= Directions =
Pick every line with "given" from the material below.
-- BEGIN Raw records --
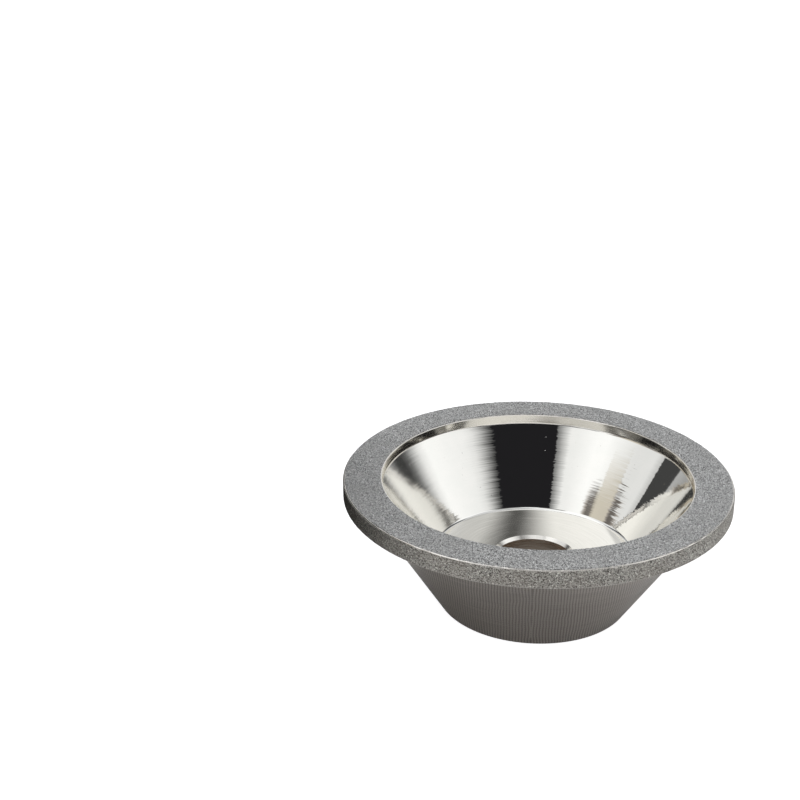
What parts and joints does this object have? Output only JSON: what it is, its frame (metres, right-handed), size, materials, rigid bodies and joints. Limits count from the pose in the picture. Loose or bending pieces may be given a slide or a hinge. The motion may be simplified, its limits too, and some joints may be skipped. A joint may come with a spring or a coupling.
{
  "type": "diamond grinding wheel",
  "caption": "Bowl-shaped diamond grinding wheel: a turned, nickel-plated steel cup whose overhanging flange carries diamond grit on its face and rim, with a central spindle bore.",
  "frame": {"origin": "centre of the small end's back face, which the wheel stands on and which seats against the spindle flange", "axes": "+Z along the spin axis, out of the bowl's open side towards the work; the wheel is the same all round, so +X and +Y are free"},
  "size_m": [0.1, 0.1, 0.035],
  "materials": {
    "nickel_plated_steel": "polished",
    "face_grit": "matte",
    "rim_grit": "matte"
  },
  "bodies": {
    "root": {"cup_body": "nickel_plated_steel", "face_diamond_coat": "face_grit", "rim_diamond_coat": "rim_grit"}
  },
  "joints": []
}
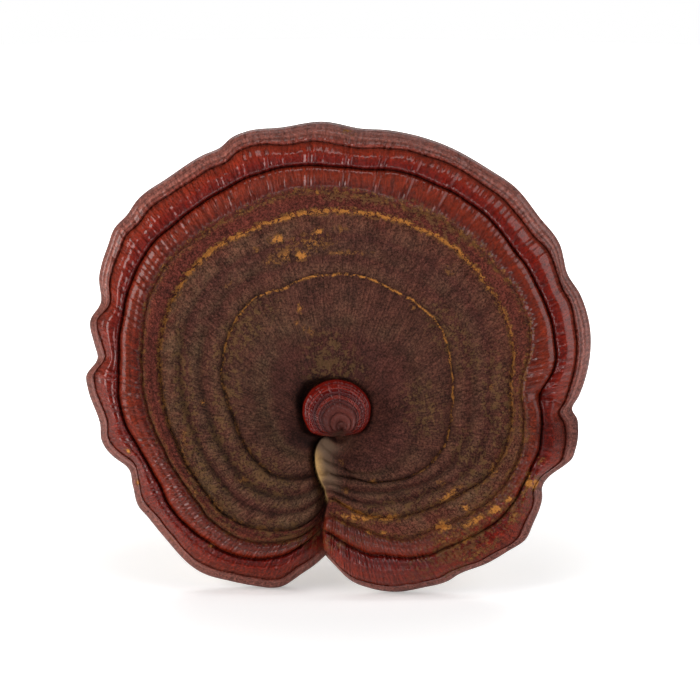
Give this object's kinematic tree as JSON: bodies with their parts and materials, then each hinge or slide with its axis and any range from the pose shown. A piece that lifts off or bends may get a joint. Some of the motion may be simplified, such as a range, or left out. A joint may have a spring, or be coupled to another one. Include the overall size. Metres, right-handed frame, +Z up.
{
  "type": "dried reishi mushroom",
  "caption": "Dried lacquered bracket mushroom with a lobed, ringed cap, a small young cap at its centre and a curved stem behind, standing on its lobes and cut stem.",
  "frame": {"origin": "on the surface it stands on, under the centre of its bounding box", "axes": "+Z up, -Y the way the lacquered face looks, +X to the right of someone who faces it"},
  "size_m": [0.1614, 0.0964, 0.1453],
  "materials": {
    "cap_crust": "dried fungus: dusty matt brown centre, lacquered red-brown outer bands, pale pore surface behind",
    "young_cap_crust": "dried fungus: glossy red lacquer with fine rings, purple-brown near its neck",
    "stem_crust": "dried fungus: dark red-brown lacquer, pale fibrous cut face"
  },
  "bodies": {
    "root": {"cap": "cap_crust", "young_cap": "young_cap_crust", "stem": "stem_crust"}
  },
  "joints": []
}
-- END Raw records --
-- BEGIN Raw records --
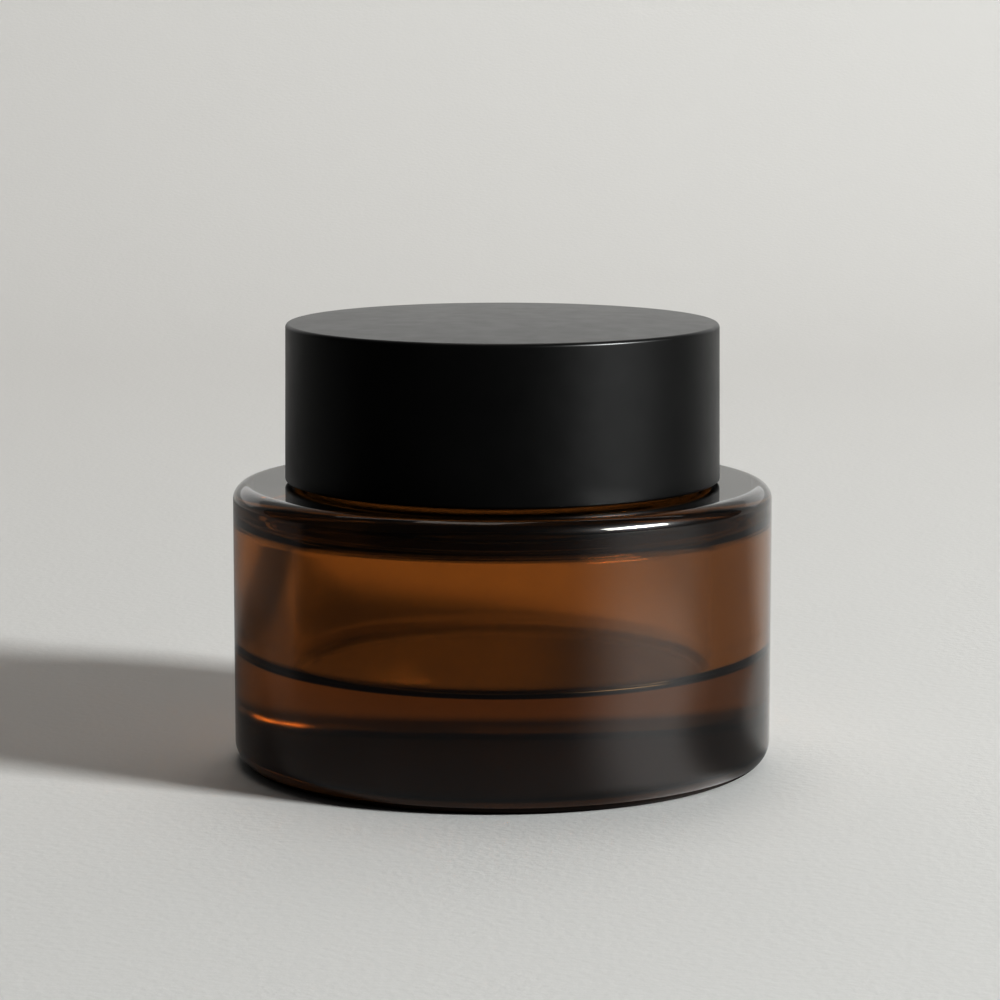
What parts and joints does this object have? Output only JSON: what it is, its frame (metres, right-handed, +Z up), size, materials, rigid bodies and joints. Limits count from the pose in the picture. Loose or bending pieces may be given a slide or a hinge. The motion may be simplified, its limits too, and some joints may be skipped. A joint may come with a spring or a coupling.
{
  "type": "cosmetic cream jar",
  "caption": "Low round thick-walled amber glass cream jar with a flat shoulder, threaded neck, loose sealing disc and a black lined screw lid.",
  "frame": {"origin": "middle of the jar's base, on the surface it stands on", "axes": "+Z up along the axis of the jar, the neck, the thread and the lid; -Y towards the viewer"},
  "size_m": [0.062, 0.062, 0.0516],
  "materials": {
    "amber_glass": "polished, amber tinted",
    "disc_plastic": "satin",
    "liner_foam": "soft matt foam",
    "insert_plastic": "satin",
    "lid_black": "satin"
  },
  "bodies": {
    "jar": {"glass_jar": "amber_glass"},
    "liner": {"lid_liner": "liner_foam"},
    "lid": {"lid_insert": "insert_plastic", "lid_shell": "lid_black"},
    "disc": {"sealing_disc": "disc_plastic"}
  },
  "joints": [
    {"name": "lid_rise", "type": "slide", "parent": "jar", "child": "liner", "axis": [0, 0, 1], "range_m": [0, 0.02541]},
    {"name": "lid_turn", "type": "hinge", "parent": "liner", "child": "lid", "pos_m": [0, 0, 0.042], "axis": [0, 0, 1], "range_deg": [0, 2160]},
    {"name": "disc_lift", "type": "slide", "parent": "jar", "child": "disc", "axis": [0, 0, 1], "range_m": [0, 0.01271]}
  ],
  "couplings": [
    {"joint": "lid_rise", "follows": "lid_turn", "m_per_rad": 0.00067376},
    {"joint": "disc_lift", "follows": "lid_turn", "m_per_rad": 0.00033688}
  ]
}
-- END Raw records --
= Written response =
What parts and joints does this object have? Output only JSON: what it is, its frame (metres, right-handed), size, materials, rigid bodies and joints. Limits count from the pose in the picture. Loose or bending pieces may be given a slide or a hinge. The motion may be simplified, its limits too, and some joints may be skipped. A joint may come with a spring or a coupling.
What parts and joints does this object have? Output only JSON: what it is, its frame (metres, right-handed, +Z up), size, materials, rigid bodies and joints. Limits count from the pose in the picture. Loose or bending pieces may be given a slide or a hinge. The motion may be simplified, its limits too, and some joints may be skipped. A joint may come with a spring or a coupling.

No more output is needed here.